2. Par ailleurs, grâce à la science, nous connaissons de mieux en mieux ces interactions sujet/environnement, qui pour nous n'existeraient pas sans la science. L'environnement défini par la science n'est pas celui dont nous avons ordinairement conscience. C'est ainsi que le paysage n'est pas l'environnement. L'environnement fonde le paysage, mais le paysage est irréductible à l'environnement. Il relève d'une opération particulière, dans laquelle, en tant que sujets, nous élaborons notre relation à l'environnement dans un certain sens, différent de celui dans lequel d'autres sujets élaborent leur propre relation à l'environnement. Ce principe vaut à toute échelle ontologique (v. supra, 1). Il a été reconnu simultanément par Uexküll (au niveau ontologique des espèces vivantes en général) et par Watsuji (au niveau ontologique des cultures humaines). C'est ainsi qu'Uexküll a distingué l'Umgebung (le donné environnemental universel) de l'Umwelt (le monde ambiant propre à une certaine espèce), et Watsuji le shizen kankyô 自然環境 (l'environnement naturel) du fûdo 風土 (le milieu propre à une certaine culture). 

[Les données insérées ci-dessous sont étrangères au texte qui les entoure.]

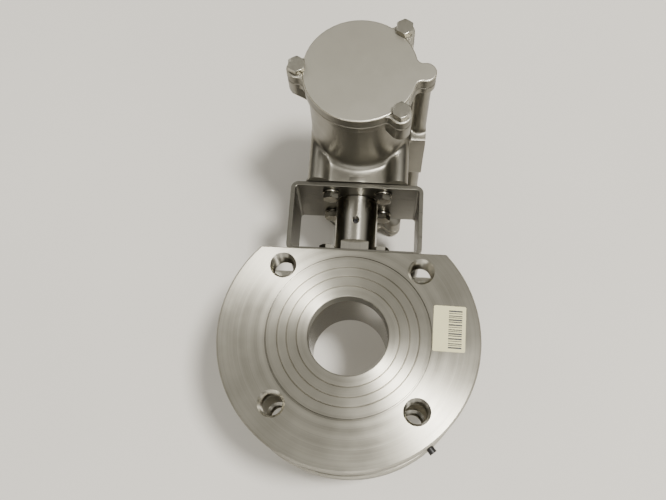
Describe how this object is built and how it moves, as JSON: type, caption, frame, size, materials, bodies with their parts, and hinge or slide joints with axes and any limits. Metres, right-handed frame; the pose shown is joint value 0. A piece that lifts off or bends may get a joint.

3. Watsuji (WATSUJI Tetsurô  和辻哲郎, 1889-1960), dans Fûdo 風土 (1935) a introduit le concept de fûdosei 風土性 pour exprimer la relation que la subjectité humaine, dans un certain milieu, entretient avec l'environnement. Il définit ce terme comme "le moment structurel de l’existence humaine » (ningen sonzai no kôzô keiki  人間存在の構造契機). A. Berque l’a traduit par médiance, à partir de la racine latine med- qui en français a donné milieu, et plus spécialement du latin medietas, qui signifie « moitié ». Cela signifie que la structure ontologique de l’humain couple dynamiquement deux « moitiés », l’une qui est le corps individuel, l’autre qui est un certain milieu, i.e. un système éco-techno-symbolique. Cette idée a été précisée à partir de Leroi-Gourhan, qui a montré, dans Le Geste et la parole (1964), que l’espèce Homo sapiens a émergé par extériorisation, hors du corps animal (individuel), de certaines des fonctions de ce corps, qui se sont développées à l’extérieur de lui sous forme de systèmes techniques et symboliques, constituant ainsi un corps social (collectif). Pour Leroi-Gourhan, le développement de ce corps social a entraîné, par effet en retour, l’hominisation du corps animal. Dans la mésologie d’A. Berque, le corps social est appelé corps médial, parce qu’il comprend également les écosystèmes de notre environnement. Notre corps médial, c’est notre milieu, qui est donc éco-techno-symbolique.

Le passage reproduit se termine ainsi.